* DO THIS *
Repeat exactly and only the lines from the line containing "plate(-riser_in - riser_r" through the line containing "zip(*points))), Vector(map(max, zip(*points)))", both included.

■ ■ ■

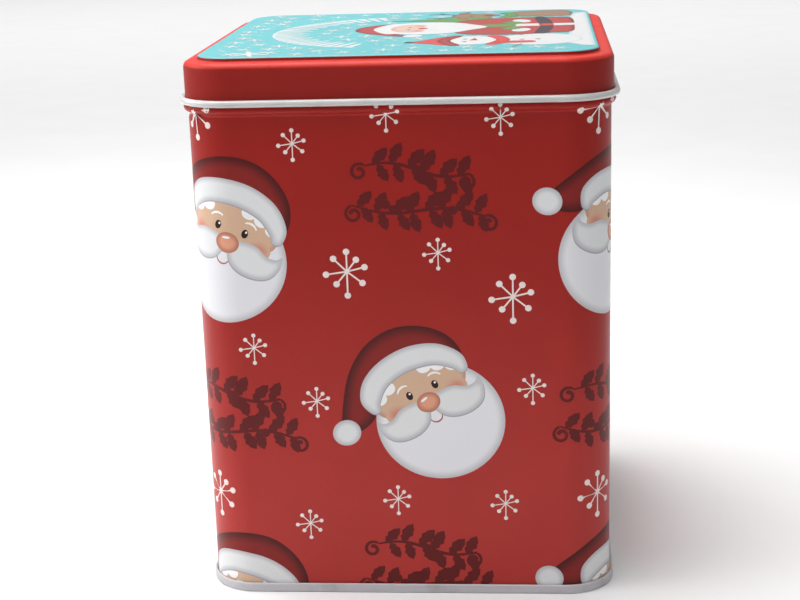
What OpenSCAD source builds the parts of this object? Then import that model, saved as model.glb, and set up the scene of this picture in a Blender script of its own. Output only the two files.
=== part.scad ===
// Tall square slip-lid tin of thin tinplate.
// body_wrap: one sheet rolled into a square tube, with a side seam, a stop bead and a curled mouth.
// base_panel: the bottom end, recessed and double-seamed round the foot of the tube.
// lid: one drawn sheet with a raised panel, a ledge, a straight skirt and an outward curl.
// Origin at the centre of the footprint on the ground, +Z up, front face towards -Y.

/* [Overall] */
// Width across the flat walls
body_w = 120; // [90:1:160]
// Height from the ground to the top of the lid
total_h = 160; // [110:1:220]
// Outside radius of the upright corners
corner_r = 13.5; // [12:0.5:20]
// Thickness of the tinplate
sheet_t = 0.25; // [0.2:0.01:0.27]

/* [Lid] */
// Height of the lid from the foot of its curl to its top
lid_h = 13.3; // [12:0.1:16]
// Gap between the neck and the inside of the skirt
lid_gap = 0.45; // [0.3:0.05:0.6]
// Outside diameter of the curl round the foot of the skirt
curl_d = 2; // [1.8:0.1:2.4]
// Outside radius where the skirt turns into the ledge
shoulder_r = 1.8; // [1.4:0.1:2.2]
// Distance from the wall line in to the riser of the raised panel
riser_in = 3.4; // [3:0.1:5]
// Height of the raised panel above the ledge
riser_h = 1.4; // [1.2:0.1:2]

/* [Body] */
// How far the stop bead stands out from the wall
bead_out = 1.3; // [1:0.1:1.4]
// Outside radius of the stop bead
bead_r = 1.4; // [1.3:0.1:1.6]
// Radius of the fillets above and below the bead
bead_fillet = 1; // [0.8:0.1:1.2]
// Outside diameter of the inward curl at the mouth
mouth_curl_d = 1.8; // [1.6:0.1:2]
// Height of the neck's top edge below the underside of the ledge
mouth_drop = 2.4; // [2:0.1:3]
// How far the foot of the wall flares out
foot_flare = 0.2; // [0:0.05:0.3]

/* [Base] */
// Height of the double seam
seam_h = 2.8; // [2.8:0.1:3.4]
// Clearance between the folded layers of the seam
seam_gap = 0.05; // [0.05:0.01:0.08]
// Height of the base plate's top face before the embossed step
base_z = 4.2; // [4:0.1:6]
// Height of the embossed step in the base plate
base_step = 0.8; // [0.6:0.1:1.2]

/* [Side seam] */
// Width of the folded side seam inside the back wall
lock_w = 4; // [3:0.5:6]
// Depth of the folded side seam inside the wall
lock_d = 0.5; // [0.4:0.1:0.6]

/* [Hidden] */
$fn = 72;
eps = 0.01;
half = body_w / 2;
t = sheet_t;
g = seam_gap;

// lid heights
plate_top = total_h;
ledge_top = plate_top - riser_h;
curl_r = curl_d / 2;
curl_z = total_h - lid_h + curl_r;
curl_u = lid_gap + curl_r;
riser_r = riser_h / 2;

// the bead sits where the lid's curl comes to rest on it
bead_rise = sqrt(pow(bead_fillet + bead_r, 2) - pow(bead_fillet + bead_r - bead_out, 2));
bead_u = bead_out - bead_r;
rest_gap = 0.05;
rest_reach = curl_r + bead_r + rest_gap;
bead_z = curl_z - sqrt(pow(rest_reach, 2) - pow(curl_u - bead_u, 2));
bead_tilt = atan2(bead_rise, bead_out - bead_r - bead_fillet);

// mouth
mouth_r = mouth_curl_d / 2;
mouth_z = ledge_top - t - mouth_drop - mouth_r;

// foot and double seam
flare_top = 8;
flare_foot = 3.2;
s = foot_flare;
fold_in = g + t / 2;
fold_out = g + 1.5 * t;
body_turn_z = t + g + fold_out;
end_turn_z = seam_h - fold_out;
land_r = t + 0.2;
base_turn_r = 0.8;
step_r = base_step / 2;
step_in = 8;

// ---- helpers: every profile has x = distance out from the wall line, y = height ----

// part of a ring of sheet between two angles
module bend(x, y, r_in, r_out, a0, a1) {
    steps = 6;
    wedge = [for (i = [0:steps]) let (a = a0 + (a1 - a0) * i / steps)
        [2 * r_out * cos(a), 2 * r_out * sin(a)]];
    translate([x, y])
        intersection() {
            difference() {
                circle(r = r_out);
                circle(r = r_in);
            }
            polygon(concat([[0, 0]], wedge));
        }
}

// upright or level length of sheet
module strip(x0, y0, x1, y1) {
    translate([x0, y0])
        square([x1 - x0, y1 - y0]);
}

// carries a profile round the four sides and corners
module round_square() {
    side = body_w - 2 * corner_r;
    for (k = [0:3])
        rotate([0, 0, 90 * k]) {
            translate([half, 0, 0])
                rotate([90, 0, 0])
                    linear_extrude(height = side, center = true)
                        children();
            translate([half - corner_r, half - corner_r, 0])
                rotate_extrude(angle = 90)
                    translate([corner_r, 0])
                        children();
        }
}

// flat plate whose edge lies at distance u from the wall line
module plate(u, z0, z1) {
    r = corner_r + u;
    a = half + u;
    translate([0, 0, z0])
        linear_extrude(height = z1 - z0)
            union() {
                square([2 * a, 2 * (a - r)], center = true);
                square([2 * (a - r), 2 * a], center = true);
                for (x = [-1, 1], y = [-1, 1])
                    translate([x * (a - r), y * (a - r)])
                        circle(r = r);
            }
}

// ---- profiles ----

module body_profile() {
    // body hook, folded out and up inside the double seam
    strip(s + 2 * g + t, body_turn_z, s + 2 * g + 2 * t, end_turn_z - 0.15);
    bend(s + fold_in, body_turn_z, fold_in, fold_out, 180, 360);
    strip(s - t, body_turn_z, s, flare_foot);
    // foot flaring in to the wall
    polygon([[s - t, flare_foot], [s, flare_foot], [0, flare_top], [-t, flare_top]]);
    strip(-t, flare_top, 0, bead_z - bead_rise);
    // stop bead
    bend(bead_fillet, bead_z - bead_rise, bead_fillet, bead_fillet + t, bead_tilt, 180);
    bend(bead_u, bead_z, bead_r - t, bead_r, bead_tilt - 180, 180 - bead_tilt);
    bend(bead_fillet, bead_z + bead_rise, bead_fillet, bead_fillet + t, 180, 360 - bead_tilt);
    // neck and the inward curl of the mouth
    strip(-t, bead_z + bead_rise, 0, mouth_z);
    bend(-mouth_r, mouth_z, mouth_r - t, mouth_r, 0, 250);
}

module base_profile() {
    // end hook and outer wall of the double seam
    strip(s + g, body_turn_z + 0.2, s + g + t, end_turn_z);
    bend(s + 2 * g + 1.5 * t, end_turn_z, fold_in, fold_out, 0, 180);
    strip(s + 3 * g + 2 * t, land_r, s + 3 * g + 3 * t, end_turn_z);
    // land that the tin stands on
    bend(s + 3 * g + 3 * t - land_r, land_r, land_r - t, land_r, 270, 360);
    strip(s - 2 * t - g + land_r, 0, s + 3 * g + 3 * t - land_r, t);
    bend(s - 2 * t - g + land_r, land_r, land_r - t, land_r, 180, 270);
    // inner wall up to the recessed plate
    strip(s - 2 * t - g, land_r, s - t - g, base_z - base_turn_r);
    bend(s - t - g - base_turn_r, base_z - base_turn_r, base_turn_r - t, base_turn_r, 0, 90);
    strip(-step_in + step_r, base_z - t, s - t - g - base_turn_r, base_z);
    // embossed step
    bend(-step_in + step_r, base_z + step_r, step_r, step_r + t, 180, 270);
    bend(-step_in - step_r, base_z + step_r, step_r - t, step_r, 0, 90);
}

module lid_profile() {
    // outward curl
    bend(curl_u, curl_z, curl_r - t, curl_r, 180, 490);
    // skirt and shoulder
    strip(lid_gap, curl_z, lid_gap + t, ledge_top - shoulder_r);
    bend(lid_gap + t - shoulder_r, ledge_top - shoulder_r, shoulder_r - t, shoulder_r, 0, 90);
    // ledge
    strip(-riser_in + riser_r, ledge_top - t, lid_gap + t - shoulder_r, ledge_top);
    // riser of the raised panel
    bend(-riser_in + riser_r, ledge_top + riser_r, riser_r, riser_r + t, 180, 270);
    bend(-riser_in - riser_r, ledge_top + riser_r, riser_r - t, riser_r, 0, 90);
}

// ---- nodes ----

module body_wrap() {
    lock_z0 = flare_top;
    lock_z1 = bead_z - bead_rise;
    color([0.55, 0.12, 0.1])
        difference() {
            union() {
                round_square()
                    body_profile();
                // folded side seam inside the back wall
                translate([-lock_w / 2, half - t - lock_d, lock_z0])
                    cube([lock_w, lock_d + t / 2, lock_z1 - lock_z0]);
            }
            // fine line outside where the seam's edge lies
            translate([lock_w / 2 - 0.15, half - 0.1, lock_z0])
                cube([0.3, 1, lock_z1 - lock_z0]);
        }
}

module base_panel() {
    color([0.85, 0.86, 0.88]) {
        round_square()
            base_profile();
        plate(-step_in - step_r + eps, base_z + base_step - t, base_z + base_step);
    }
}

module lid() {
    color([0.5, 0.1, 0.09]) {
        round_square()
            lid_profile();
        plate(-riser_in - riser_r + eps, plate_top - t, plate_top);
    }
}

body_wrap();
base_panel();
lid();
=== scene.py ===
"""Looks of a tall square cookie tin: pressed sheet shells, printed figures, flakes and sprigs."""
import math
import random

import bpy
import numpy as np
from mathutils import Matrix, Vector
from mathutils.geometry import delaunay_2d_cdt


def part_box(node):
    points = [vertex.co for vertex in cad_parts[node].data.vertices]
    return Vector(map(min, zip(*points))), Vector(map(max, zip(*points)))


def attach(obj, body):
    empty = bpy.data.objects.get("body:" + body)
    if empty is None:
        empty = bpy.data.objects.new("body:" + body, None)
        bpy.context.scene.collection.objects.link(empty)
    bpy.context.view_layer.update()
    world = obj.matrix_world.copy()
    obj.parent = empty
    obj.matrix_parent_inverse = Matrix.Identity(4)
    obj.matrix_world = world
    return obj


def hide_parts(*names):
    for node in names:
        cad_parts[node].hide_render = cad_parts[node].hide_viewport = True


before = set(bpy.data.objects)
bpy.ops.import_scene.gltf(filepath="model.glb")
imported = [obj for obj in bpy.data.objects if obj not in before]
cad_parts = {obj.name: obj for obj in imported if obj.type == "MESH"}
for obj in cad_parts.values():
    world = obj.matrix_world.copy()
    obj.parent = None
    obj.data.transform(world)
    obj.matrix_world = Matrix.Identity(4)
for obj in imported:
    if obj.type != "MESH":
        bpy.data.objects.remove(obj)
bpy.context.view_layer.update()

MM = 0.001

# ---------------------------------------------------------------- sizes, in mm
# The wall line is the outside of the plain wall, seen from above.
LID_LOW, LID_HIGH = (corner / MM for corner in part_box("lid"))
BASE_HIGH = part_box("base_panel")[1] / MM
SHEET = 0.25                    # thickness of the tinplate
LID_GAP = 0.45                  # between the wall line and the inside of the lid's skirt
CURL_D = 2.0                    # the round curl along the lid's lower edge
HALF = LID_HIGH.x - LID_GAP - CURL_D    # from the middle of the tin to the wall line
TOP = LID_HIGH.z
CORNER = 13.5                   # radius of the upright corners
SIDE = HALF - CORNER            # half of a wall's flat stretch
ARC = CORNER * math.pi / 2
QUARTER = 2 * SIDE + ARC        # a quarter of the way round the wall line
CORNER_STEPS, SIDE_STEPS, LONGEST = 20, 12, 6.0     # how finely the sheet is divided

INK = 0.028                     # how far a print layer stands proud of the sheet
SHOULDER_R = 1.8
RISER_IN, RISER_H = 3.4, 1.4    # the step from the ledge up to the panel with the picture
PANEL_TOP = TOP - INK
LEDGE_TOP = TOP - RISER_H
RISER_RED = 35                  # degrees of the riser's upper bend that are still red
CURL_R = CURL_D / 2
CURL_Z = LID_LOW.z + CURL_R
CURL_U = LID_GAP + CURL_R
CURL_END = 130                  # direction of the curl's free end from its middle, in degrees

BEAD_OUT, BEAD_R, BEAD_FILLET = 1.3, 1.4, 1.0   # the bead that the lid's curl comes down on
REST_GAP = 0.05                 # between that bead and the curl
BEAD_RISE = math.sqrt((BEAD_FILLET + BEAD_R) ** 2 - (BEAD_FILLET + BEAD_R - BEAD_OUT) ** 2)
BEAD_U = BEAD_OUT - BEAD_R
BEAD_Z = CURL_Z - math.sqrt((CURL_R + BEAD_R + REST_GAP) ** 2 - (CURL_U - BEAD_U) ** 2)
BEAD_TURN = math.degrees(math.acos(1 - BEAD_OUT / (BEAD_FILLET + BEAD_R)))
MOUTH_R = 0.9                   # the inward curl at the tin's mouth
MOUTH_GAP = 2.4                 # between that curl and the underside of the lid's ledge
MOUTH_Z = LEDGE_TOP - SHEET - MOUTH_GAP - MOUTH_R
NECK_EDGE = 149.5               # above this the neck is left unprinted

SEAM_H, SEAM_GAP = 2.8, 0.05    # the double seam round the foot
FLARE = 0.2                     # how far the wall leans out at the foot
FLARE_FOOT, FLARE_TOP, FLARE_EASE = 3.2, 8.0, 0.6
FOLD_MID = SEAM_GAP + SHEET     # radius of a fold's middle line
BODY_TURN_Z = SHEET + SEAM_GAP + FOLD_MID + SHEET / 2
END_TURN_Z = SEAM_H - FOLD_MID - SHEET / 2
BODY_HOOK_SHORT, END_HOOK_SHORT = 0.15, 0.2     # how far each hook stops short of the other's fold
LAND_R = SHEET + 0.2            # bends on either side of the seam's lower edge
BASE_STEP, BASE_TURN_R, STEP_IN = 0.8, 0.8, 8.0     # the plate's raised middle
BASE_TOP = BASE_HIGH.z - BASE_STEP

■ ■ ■

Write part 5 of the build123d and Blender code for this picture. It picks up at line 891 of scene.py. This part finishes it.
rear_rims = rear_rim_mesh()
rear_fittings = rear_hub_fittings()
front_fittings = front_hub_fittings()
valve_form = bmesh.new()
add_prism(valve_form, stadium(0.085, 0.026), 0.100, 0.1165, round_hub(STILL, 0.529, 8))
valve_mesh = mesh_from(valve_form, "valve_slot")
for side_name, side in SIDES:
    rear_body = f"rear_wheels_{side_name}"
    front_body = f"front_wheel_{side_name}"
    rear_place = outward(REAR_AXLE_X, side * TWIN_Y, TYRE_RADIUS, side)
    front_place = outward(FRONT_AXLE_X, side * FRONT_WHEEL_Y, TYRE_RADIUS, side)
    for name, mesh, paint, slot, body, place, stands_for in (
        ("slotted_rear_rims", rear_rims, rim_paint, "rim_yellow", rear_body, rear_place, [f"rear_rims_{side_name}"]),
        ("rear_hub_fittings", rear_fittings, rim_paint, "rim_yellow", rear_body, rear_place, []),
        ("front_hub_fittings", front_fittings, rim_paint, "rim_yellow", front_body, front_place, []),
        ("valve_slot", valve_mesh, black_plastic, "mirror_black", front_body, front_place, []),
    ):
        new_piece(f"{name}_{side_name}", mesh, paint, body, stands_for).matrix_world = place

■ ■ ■

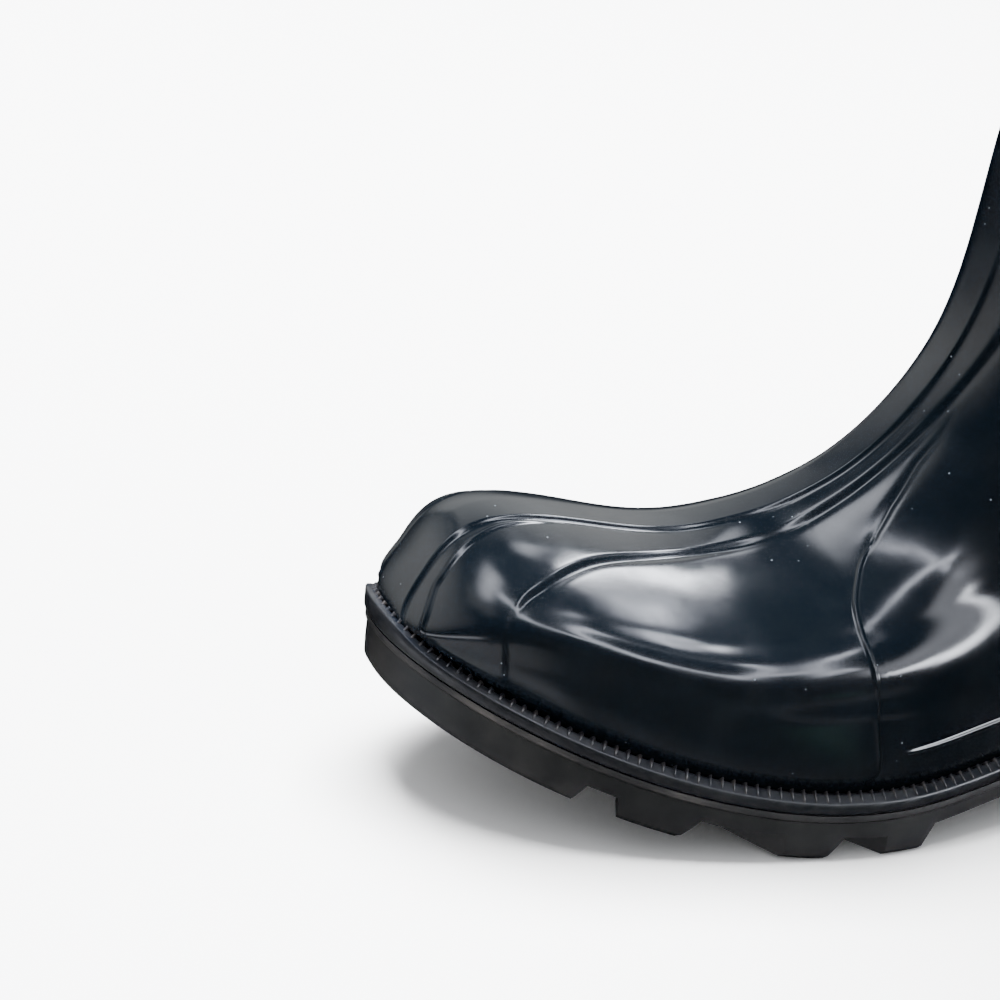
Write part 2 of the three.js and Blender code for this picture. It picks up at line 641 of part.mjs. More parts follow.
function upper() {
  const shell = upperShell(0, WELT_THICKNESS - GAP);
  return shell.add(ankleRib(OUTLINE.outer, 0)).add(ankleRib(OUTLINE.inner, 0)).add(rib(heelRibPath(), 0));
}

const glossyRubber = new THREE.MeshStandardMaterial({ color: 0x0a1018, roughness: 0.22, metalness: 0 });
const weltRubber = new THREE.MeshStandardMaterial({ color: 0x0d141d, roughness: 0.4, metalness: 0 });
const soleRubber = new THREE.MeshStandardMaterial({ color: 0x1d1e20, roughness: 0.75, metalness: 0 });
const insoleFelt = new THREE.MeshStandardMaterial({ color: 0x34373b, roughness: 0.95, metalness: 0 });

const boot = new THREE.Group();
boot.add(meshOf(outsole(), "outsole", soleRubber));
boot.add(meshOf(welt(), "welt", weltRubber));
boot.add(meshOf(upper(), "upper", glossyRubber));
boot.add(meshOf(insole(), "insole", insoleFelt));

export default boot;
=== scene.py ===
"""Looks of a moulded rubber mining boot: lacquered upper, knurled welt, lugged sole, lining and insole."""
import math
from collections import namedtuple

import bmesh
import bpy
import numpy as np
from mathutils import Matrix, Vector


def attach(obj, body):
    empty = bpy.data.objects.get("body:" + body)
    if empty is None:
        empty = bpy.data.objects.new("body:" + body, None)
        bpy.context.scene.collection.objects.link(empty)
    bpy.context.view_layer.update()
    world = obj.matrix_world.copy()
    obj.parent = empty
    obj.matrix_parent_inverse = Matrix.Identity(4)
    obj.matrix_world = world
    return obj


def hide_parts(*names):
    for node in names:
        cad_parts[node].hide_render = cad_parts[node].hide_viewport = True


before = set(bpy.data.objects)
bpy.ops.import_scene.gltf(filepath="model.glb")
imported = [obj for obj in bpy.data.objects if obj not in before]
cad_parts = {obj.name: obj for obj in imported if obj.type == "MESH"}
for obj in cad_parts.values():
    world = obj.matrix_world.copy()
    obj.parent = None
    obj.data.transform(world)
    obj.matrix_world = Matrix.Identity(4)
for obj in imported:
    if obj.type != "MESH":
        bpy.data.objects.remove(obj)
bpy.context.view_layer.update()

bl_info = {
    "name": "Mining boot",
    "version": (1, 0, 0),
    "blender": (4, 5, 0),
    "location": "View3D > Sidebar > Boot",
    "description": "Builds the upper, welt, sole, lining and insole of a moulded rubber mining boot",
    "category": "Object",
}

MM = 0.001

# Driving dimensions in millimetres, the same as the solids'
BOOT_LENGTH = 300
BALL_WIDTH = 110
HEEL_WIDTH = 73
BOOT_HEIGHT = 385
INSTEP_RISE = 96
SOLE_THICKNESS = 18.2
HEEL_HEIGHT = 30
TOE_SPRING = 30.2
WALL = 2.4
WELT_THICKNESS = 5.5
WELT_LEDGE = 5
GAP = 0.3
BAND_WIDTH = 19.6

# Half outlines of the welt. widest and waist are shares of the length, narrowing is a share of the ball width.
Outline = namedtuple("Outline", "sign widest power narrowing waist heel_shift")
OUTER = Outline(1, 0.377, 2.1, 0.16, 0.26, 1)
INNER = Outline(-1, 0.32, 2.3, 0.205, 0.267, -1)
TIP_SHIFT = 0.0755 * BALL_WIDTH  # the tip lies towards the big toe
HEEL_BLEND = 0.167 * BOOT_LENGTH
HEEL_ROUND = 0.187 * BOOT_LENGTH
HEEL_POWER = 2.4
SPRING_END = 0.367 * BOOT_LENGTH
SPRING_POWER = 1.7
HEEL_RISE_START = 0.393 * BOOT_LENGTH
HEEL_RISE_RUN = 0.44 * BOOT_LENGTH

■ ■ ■

* WORKED SOLUTION *
        plate(-riser_in - riser_r + eps, plate_top - t, plate_top);
    }
}

body_wrap();
base_panel();
lid();
=== scene.py ===
"""Looks of a tall square cookie tin: pressed sheet shells, printed figures, flakes and sprigs."""
import math
import random

import bpy
import numpy as np
from mathutils import Matrix, Vector
from mathutils.geometry import delaunay_2d_cdt


def part_box(node):
    points = [vertex.co for vertex in cad_parts[node].data.vertices]
    return Vector(map(min, zip(*points))), Vector(map(max, zip(*points)))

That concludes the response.